100 days is a long time to wait for cash and you may need to close the gap. You need to pay salaries, rent and so on.

So you need to think of ways of reducing the conversion cycle, for example:

  • order inventories a little later
  • ask for customer deposits
  • issue accurate invoices immediately
  • chase collections aggressively
  • try to extend your payables

Your cash conversion cycle will dictate how much working capital you need to operate your business while you are waiting for your sales to turn into cash.

How much working capital do I need?

Step 2: Multiply cash conversion days by average sales per day

Working capital requirements can be estimated by multiplying cash conversion days by average sales per day.

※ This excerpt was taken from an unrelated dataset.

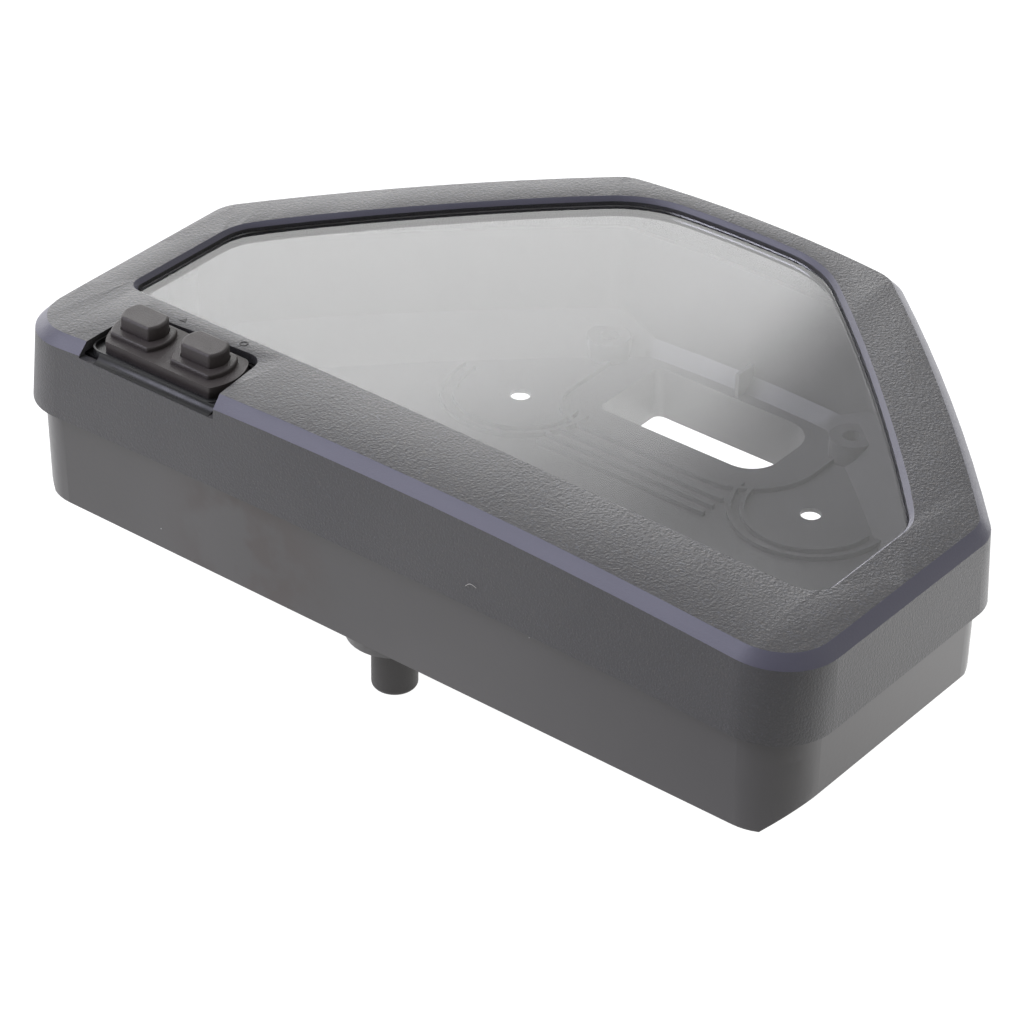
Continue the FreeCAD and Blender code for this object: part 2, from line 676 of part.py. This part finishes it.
def make_keypad():
    pad = leaning("pad", size.pad_left, size.pad_right, size.pad_front, size.pad_back, size.tray_floor,
                  size.pad_top, size.key_lean, size.pad_bow, size.near_corner, size.near_corner * 3)
    collars, slots = [], []
    plunger_low = size.board_top + size.switch_height + 1.5
    for name, x in KEYS.items():
        half, middle = size.collar_length / 2, x + size.collar_shift
        collar = leaning(f"{name}_collar_plate", middle - half, middle + half, size.collar_front,
                         size.collar_back, size.pad_top - 1, size.collar_top, size.key_lean,
                         size.collar_bow, size.near_corner, size.near_corner * 3)
        collars.append(dress(
            "Fillet", f"{name}_collar", collar,
            lambda e: e.BoundBox.ZLength < 0.01 and e.CenterOfMass.z > size.collar_top - 0.1, size.collar_edge,
        ))
        slots.append(cap_plate(f"{name}_slot", x, size.cap_gap, size.tray_floor - 1, size.collar_top + 1))
        node(f"{name}_key", dress(
            "Fillet", f"{name}_key", cap_plate(f"{name}_cap", x, 0.0, size.cap_foot, size.cap_top),
            lambda e: e.BoundBox.ZLength < 0.01 and e.CenterOfMass.z > size.cap_top - 0.1, size.cap_edge,
        ))
        stem = cylinder(f"{name}_stem", size.plunger_radius, size.cap_foot - plunger_low, x, size.key_row,
                        plunger_low)
        node(f"{name}_plunger", dress("Chamfer", f"{name}_plunger", stem,
                                      lambda e: abs(e.CenterOfMass.z - plunger_low) < 0.01, 0.3))
        button = cylinder(f"{name}_button", size.button_radius, plunger_low - size.button_foot, x,
                          size.key_row, size.button_foot)
        node(f"{name}_switch_button", dress("Chamfer", f"{name}_switch_button", button,
                                            lambda e: abs(e.CenterOfMass.z - plunger_low) < 0.01, 0.2))
        housing = box(f"{name}_housing", size.switch_side, size.switch_side, size.switch_height, x,
                      size.key_row, size.board_top)
        well = cylinder(f"{name}_switch_well", size.button_radius + size.slide_fit, size.switch_height,
                        x, size.key_row, size.board_top + 0.4)
        node(f"{name}_switch", cut(f"{name}_switch", housing, well))
    node("keypad_boot", cut("keypad_boot", fuse("pad_and_collars", pad, *collars), *slots))


def make_switch_board():
    low = size.board_top - size.board_thick
    board = slab_between("board_blank", size.board_left, size.board_right, size.board_front,
                         size.board_back, low, size.board_top, 1.5)
    holes, screws = [], []
    for number, x in enumerate((size.board_left + 4.5, size.board_right - 4.5)):
        y = size.board_screw_row
        holes.append(cylinder(f"board_hole{number}", size.board_screw, 4.0, x, y, low - 1))
        head = cylinder(f"board_head{number}", size.board_screw * 2, 1.2, x, y, low - 1.2)
        shank = cylinder(f"board_shank{number}", size.board_screw, size.board_thick + 4.6, x, y, low)
        screws.append(fuse(f"board_screw{number}", head, shank))
    node("switch_board", cut("switch_board", board, *holes))
    node("board_screws", group("board_screws", *screws))
    middle = (size.board_left + size.board_right) / 2
    socket = box("socket_block", 9.0, 5.0, 4.6, middle, size.board_front + 3.5, low - 4.6)
    mouth = box("socket_mouth", 7.4, 3.4, 4.0, middle, size.board_front + 3.5, low - 5.0)
    node("board_socket", cut("board_socket", socket, mouth))


# ---- posts and screws ------------------------------------------------------------------------------

def make_posts():
    for name, (x, y) in POSTS.items():
        stem = cylinder(f"{name}_stem", size.post_radius, size.foot_low - size.post_low, x, y, size.post_low)
        stem = dress("Fillet", f"{name}_stem_round", stem,
                     lambda e: abs(e.CenterOfMass.z - size.post_low) < 0.01, size.post_edge)
        spigot = cylinder(f"{name}_spigot", size.spigot_radius, -size.foot_low, x, y, size.foot_low)
        hole = cylinder(f"{name}_insert_hole", size.insert_radius, size.insert_length, x, y, size.post_low)
        node(f"{name}_post", cut(f"{name}_post", fuse(f"{name}_post_blank", stem, spigot), hole))
        node(f"{name}_post_insert", ring(f"{name}_post_insert", size.insert_bore, size.insert_radius,
                                         size.post_low, size.post_low + size.insert_length, x, y))


def make_case_screws():
    screws = []
    for number, (x, y) in enumerate(CASE_SCREWS, 1):
        head = cylinder(f"screw_head{number}", size.screw_head, size.head_height, x, y,
                        size.head_seat - size.head_height)
        shank = cylinder(f"screw_shank{number}", size.screw_radius, size.screw_tip - size.head_seat, x, y,
                         size.head_seat)
        drive = box(f"screw_drive{number}", 3.2, 0.9, 0.9, x, y, size.head_seat - size.head_height)
        screws.append(cut(f"case_screw{number}", fuse(f"screw_blank{number}", head, shank), drive))
    node("case_screws", group("case_screws", *screws))


def check_and_write():
    doc.recompute()
    for thing in doc.Objects:
        bad = [state for state in thing.State if state in ("Invalid", "Error")]
        if bad:
            raise RuntimeError(f"{thing.Name} is {bad}")
    os.makedirs("parts", exist_ok=True)
    for label, thing in nodes.items():
        shape = thing.Shape
        if shape.isNull() or not shape.isValid() or not shape.Solids:
            raise RuntimeError(f"{label} has no valid solid")
        shape.exportStep(f"parts/{label}.step")
        bounds = shape.BoundBox
        print(f"{label:22s} solids {len(shape.Solids)}  volume {shape.Volume:9.1f}  "
              f"x {bounds.XMin:.1f}..{bounds.XMax:.1f}  y {bounds.YMin:.1f}..{bounds.YMax:.1f}  "
              f"z {bounds.ZMin:.1f}..{bounds.ZMax:.1f}")


make_bezel()
make_lens()
make_rear_case()
make_case_seal()
make_tray()
make_keypad()
make_switch_board()
make_posts()
make_case_screws()
check_and_write()
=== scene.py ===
"""Looks of the instrument cluster case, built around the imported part, in metres in its frame."""

import math

import bpy
from mathutils import Matrix, Vector


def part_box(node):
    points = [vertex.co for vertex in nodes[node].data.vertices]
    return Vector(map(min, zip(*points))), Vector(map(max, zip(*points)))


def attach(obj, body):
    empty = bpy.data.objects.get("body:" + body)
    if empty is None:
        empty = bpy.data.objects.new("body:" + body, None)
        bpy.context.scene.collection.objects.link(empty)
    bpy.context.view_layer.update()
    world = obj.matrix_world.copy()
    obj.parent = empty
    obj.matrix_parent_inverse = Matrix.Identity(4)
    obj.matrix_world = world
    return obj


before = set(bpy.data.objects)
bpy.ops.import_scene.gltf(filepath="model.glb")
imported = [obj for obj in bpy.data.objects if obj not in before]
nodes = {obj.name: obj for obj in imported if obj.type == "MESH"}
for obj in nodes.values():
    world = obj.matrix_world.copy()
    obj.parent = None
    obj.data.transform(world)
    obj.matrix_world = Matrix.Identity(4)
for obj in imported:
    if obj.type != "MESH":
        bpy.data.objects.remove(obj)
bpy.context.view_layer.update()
scene = bpy.context.scene


# ---- camera ---------------------------------------------------------------------------------

def add_camera():
    tilt, turn, roll = math.radians(33.53), math.radians(37.95), math.radians(1.0)
    back = Vector((math.sin(turn) * math.cos(tilt), -math.cos(turn) * math.cos(tilt), math.sin(tilt)))
    right = Vector((math.cos(turn), math.sin(turn), 0))
    up = back.cross(right)
    across = right * math.cos(roll) + up * math.sin(roll)
    upward = up * math.cos(roll) - right * math.sin(roll)
    place = Vector((0, -0.01437, 0.050)) - 0.00869 * across - 0.01715 * upward + 1.00952 * back
    data = bpy.data.cameras.new("camera")
    data.lens, data.sensor_width = 136.1, 36.0
    data.clip_start, data.clip_end = 0.05, 30
    camera = bpy.data.objects.new("camera", data)
    turned = Matrix((across, upward, back)).transposed().to_4x4()
    camera.matrix_world = Matrix.Translation(place) @ turned
    scene.collection.objects.link(camera)
    scene.camera = camera


# ---- node trees -----------------------------------------------------------------------------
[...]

A comparison of this estimate to the amount of working capital you currently appear to have on your balance sheet will tell you whether you have enough capital to fund your day-to-day expenses over the cash conversion period. If your working capital requirement estimate is higher than what you have on hand, then you will need to find a source of financing to fill the gap.

Remember, the longer your cash conversion cycle, the more working capital you will need in the form of cash and operating line.

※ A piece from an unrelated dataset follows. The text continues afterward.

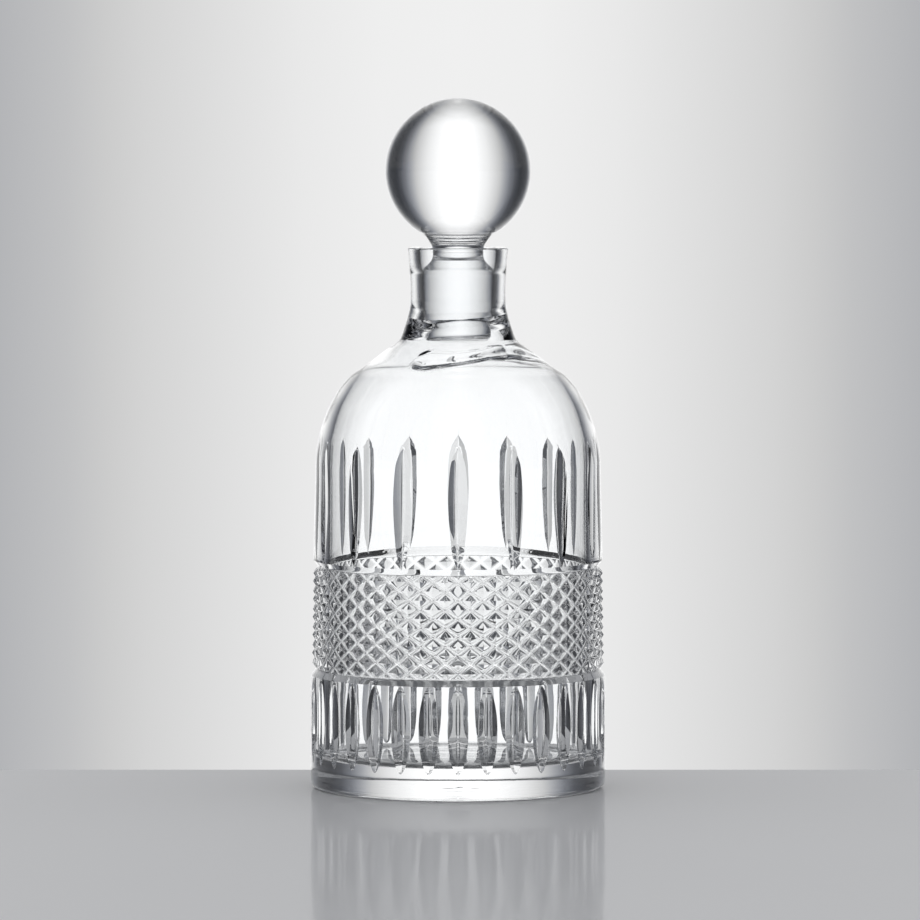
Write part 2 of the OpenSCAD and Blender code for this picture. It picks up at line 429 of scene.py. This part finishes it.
        in_bore = 1.0 if (r < 14.6 and Z_PLUG0 + 6.6 < z < Z_PLUG1 + 0.3) else 0.0
        new = b.verts(th, r, z, in_bore)
        if first:
            b.zip(ring, ang, np.roll(new, 1), turn(NL, -2 * math.pi / NL))
            first = False
        else:
            b.quads(ring, new)
        ring = new
    mid = int(b.verts([0.0], [0.0], [FLOOR])[0])
    b.fan(mid, ring, flip=True)
    return b.mesh("decanter_bottle", 24, fold)


def stopper_mesh():
    b = Build()
    N = 224
    th = turn(N)
    zb, rs, rw = Z_RIM + 31.1, 29.5, 10.25
    rows = [(3, Z_PLUG0), (7, Z_PLUG0), (R_PLUG0 - 1.1, Z_PLUG0), (R_PLUG0 - 0.75, Z_PLUG0 + 0.12), (R_PLUG0 - 0.25, Z_PLUG0 + 0.5), (R_PLUG0, Z_PLUG0 + 1.0)]
    rows = [(r, z, 0.0) for r, z in rows]
    rows += [(cone_r(z), z, 1.0) for z in np.linspace(Z_PLUG0 + 1.8, Z_PLUG1, 9)]
    waist = crom([(R_PLUG1 + 0.05, -9.9), (R_PLUG1 - 0.1, -9.0), (12.9, -7.7), (11.6, -6.1), (rw + 0.45, -4.5), (rw, -2.3), (rw + 0.35, 0.4), (rw + 0.95, 1.6), (rw + 1.75, 2.8), (rw + 2.75, 4.15), (rw + 4.0, 5.45), (rs * math.sin(0.56), 31.1 - rs * math.cos(0.56))], 8) + [0, Z_RIM]
    rows += [(r, z, 0.0) for r, z in waist]
    a0 = 0.59
    for a in np.linspace(a0, math.pi - 0.03, 84):
        rows.append((rs * math.sin(a), zb - rs * math.cos(a), 0.0))
    mid = int(b.verts([0.0], [0.0], [Z_PLUG0])[0])
    ring = None
    for r, z, g in rows:
        new = b.verts(th, r, z, g)
        if ring is None:
            b.fan(mid, new)
        else:
            b.quads(ring, new)
        ring = new
    top = int(b.verts([0.0], [0.0], [zb + rs])[0])
    b.fan(top, ring, flip=True)
    return b.mesh("decanter_stopper", 40)


# ---------------------------------------------------------------- materials
def glass(name, rough=0.0, wave=0.02, wave_scale=55.0):
    m = bpy.data.materials.new(name)
    m.use_nodes = True
    nt = m.node_tree
    nt.nodes.clear()
    out = nt.nodes.new("ShaderNodeOutputMaterial")
    p = nt.nodes.new("ShaderNodeBsdfPrincipled")
    nt.links.new(p.outputs[0], out.inputs[0])
    p.inputs["Base Color"].default_value = (0.985, 0.992, 0.996, 1)
    p.inputs["Transmission Weight"].default_value = 1.0
    p.inputs["IOR"].default_value = 1.54
    p.inputs["Metallic"].default_value = 0.0
    co = nt.nodes.new("ShaderNodeTexCoord")
    ground = nt.nodes.new("ShaderNodeAttribute")
    ground.attribute_name = "ground"
    grain = nt.nodes.new("ShaderNodeTexNoise")
    grain.inputs["Scale"].default_value = 900.0
    grain.inputs["Detail"].default_value = 2.0
    nt.links.new(co.outputs["Object"], grain.inputs["Vector"])
    # The ground cone is matt; the rest is fire polished
    mr = nt.nodes.new("ShaderNodeMapRange")
    mr.inputs["From Min"].default_value = 0.3
    mr.inputs["From Max"].default_value = 0.7
    mr.inputs["To Min"].default_value = 0.015
    mr.inputs["To Max"].default_value = 0.045
    nt.links.new(grain.outputs["Fac"], mr.inputs["Value"])
    mul = nt.nodes.new("ShaderNodeMath")
    mul.operation = "MULTIPLY"
    nt.links.new(mr.outputs[0], mul.inputs[0])
    nt.links.new(ground.outputs["Fac"], mul.inputs[1])
    nt.links.new(mul.outputs[0], p.inputs["Roughness"])
    # Slow waves of blown and polished glass
    wav = nt.nodes.new("ShaderNodeTexNoise")
    wav.inputs["Scale"].default_value = wave_scale
    wav.inputs["Detail"].default_value = 1.0
    nt.links.new(co.outputs["Object"], wav.inputs["Vector"])
    bump = nt.nodes.new("ShaderNodeBump")
    bump.inputs["Strength"].default_value = wave
    bump.inputs["Distance"].default_value = 0.001
    nt.links.new(wav.outputs["Fac"], bump.inputs["Height"])
    nt.links.new(bump.outputs[0], p.inputs["Normal"])
    return m


bottle = bottle_mesh()
stopper = stopper_mesh()
bottle.data.materials.append(glass("bottle_glass"))
stopper.data.materials.append(glass("stopper_glass", wave=0.01))
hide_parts("bottle")
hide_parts("stopper")
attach(bottle, "bottle")
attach(stopper, "stopper")

# ---------------------------------------------------------------- table top, light and camera
me = bpy.data.meshes.new("table_top")
X0, X1, Y0, Y1 = -6.0, 6.0, -6.0, 0.0655
me.from_pydata([(X0, Y0, 0), (X1, Y0, 0), (X1, Y1, 0), (X0, Y1, 0)], [], [(0, 1, 2, 3)])
floor = bpy.data.objects.new("table_top", me)
bpy.context.collection.objects.link(floor)
floor.location.z = -0.00005
fm = bpy.data.materials.new("table_top")
fm.use_nodes = True
nt = fm.node_tree
p = nt.nodes["Principled BSDF"]
co = nt.nodes.new("ShaderNodeTexCoord")
noise = nt.nodes.new("ShaderNodeTexNoise")
noise.inputs["Scale"].default_value = 3.0
nt.links.new(co.outputs["Object"], noise.inputs["Vector"])
ramp = nt.nodes.new("ShaderNodeValToRGB")
ramp.color_ramp.elements[0].color = (0.86, 0.86, 0.86, 1)
ramp.color_ramp.elements[1].color = (0.89, 0.89, 0.89, 1)
nt.links.new(noise.outputs["Fac"], ramp.inputs[0])
nt.links.new(ramp.outputs[0], p.inputs["Base Color"])
p.inputs["Roughness"].default_value = 1.0
p.inputs["Specular IOR Level"].default_value = 0.0
# A thin satin lacquer gives a faint, soft-edged reflection
sheen = nt.nodes.new("ShaderNodeBsdfGlossy")
sheen.inputs["Roughness"].default_value = 0.09
mixer = nt.nodes.new("ShaderNodeMixShader")
mixer.inputs[0].default_value = 0.16
nt.links.new(p.outputs[0], mixer.inputs[1])
nt.links.new(sheen.outputs[0], mixer.inputs[2])
nt.links.new(mixer.outputs[0], nt.nodes["Material Output"].inputs[0])
floor.data.materials.append(fm)

world = bpy.data.worlds.new("studio")
scene.world = world
world.use_nodes = True
nt = world.node_tree
nt.nodes.clear()
out = nt.nodes.new("ShaderNodeOutputWorld")
bg = nt.nodes.new("ShaderNodeBackground")
nt.links.new(bg.outputs[0], out.inputs[0])
co = nt.nodes.new("ShaderNodeTexCoord")
sep = nt.nodes.new("ShaderNodeSeparateXYZ")
nt.links.new(co.outputs["Generated"], sep.inputs[0])


def math_node(op, a, b=None, clamp=False):
    n = nt.nodes.new("ShaderNodeMath")
    n.operation = op
    n.use_clamp = clamp
    for k, v in enumerate((a, b)):
        if v is None:
            continue
        if isinstance(v, (int, float)):
            n.inputs[k].default_value = v
        else:
            nt.links.new(v, n.inputs[k])
    return n.outputs[0]


def curve(value, lo, hi, pts):
    """A value read off a ramp whose stops are pts of (place, brightness) between lo and hi."""
    mr = nt.nodes.new("ShaderNodeMapRange")
    mr.inputs["From Min"].default_value = lo
    mr.inputs["From Max"].default_value = hi
    nt.links.new(value, mr.inputs["Value"])
    cr = nt.nodes.new("ShaderNodeValToRGB")
    cr.color_ramp.interpolation = "LINEAR"
    el = cr.color_ramp.elements
    while len(el) < len(pts):
        el.new(0.5)
    for e, (x, v) in zip(el, pts):
        e.position = (x - lo) / (hi - lo)
        e.color = (v, v, v, 1)
    nt.links.new(mr.outputs[0], cr.inputs[0])
    return cr.outputs[0]


az = math_node("ARCTAN2", sep.outputs["X"], sep.outputs["Y"])
az = math_node("ABSOLUTE", math_node("DIVIDE", az, math.radians(1)))
el = math_node("DIVIDE", math_node("ARCSINE", sep.outputs["Z"]), math.radians(1))
across = curve(az, 0, 180, [(0, 1.19), (8, 1.16), (12, 1.07), (17, 0.94), (21, 0.80), (26, 0.61), (31, 0.38), (36, 0.20), (42, 0.08), (50, 0.032), (66, 0.03),
                           (77, 0.18), (85, 0.42), (95, 0.42), (103, 0.18), (114, 0.03), (150, 0.04), (164, 0.30), (180, 0.5)])
up = curve(el, -90, 90, [(-90, 0.40), (-58, 0.50), (-46, 0.68), (-38, 0.86), (-30, 1.0), (34, 1.0), (43, 0.8), (60, 0.55), (90, 0.45)])
seen_through = math_node("MULTIPLY", across, up)


def mix(a, b, t):
    """a where t is 0, b where t is 1."""
    return math_node("ADD", math_node("MULTIPLY", a, math_node("SUBTRACT", 1.0, t)), math_node("MULTIPLY", b, t))


# Below the table's far edge and at the sides and back, the room floor is as grey as the table top
edge = math_node("MULTIPLY", curve(az, 0, 180, [(0, 0.69), (30, 0.69), (50, 0.02), (180, 0.02)]), -10.0)
below = math_node("LESS_THAN", el, edge)
aside = curve(az, 0, 180, [(0, 0.0), (68, 0.0), (80, 1.0), (180, 1.0)])
seen_through = mix(seen_through, 0.41, math_node("MULTIPLY", below, aside))
# The backdrop as it is looked at directly: plain, a little darker away from the middle
behind = curve(az, 0, 180, [(0, 0.87), (0.7, 0.86), (1.3, 0.825), (2.3, 0.715), (2.9, 0.645), (3.57, 0.535), (4.1, 0.465), (14, 0.55), (30, 0.72), (180, 0.72)])
path = nt.nodes.new("ShaderNodeLightPath")
direct = math_node("MULTIPLY", mix(behind, 0.395, below), path.outputs["Is Camera Ray"])
other = math_node("MULTIPLY", seen_through, math_node("SUBTRACT", 1.0, path.outputs["Is Camera Ray"]))
level = math_node("ADD", direct, other)
# Even light from the soft box overhead on the matt table
matt = path.outputs["Is Diffuse Ray"]
level = math_node("ADD", math_node("MULTIPLY", level, math_node("SUBTRACT", 1.0, matt)), math_node("MULTIPLY", 0.46, matt))
nt.links.new(level, bg.inputs["Strength"])
tint = nt.nodes.new("ShaderNodeValToRGB")
tint.color_ramp.elements[0].color = (0.78, 0.84, 1.0, 1)
tint.color_ramp.elements[1].color = (1.0, 1.0, 1.0, 1)
tint.color_ramp.elements[1].position = 0.6
nt.links.new(math_node("ADD", level, math_node("MULTIPLY", below, 0.1)), tint.inputs[0])
nt.links.new(tint.outputs[0], bg.inputs["Color"])

cam = bpy.data.cameras.new("camera")
cam.sensor_width = 36.0
cam.lens = 250.6
cam.dof.use_dof = False
cam.clip_start = 0.05
cam.clip_end = 50
camera = bpy.data.objects.new("camera", cam)
bpy.context.collection.objects.link(camera)
camera.location = (0.0008, -2.600, 0.2796)
camera.rotation_euler = (math.radians(90 - 3.22), 0, 0)
scene.camera = camera
scene.view_settings.view_transform = "Standard"
scene.view_settings.look = "None"
if hasattr(scene, "cycles"):
    scene.cycles.max_bounces = 32
    scene.cycles.transmission_bounces = 32
    scene.cycles.glossy_bounces = 12
    scene.cycles.diffuse_bounces = 3
    scene.cycles.caustics_reflective = True
    scene.cycles.caustics_refractive = True
    scene.cycles.blur_glossy = 0.5
    scene.cycles.sample_clamp_indirect = 6.0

Can I afford to restart my business aggressively?

The faster you grow, the more working capital you need. As you grow, you will spend more.

Take a hard look at the numbers and ask yourself: Do you want to restart with a bang or should you pursue more moderate and managed growth?

If you have deep pockets, you can grow aggressively. If you don’t, you will hit a brick wall because you will run out of money before your customers can pay you.

Keep a tight rein on cash flow

Finally, make sure to manage your cash flow on a continuous basis.

We have reviewed how to do this in a previous blog post, so I will not repeat the discussion.

What I do want to emphasize, at this stage is prudence:

Manage your debt

Maintain your financial health. Many of you are searching for financing to buffer your losses. If you restart and your pace does not reach pre-COVID levels, you will have trouble paying your debts and this will cause added stress.

Start saving cash

Create a cushion to buffer you through these challenging times. Remember that most experts expect a second wave in the epidemic, which will likely slow down the economy again.

As a business owner, you are responsible for maintaining the health of your employees and customers. But maintaining the financial health of your business is just as important.

Make sure you maintain cash inflows to pay your interest and debt obligations. And do not overextend yourself by acquiring too much debt or restarting your operations too aggressively.